Need I say that this is what we were fighting against, that this was the point of the Korean War? (I should say, my brief account is meek in its generality: read Hae-Nam Ji's Senate testimony of her escape from North Korea at hrnk.org.)
And yet the MASH mindset - the notion that the use of violence is necessarily cruel, arrogant, and stupid - endures. Anti-war activists describe President Bush as Hitler, even though he bears no resemblance to that dictator. Meanwhile, the communist regime that does resemble the Nazi party is treated as being on a level of moral parity with us such that we could engage in "peace talks" with them to settle our "differences."
This is a horrible distortion of our legitimate moral impulse to defy injustice and human rights atrocities. Violence is sometimes the most compassionate course of action at our disposal. There are occasions where the use of force protects more innocents than it harms, even though it carries risks, even though the violence of war gets much more press than the violence of "peace."

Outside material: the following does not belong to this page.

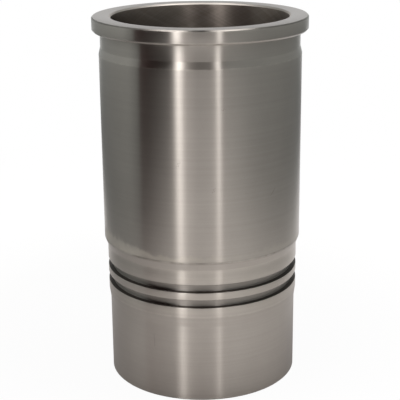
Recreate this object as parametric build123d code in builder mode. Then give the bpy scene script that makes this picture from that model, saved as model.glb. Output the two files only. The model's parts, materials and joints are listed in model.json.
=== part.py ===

I'm not suggesting force can solve the situation in North Korea now. (I know watching a few MASH episodes won't win Kim Jong Il over.) Perhaps we should offer the DPRK massive economic aid in return for massive human rights improvements: $1 billion for free speech, $1 billion for freedom of religion, $1 billion more for the freedom to leave, still another $1 billion for opening up the prison camps. Make them publicly choose whether they hate democracy more than they value feeding their people. (Such an offer would also put China in a productively awkward position.)
But peace and negotiations have been very costly for innocent North Koreans, who share none of the economic and political prosperity of their South Korea siblings.
That, again, was the point of the war, wasn't it? Would Hawkeye recognize that today? Or would he be too stubborn to admit that pacifism in this instance might have made things worse?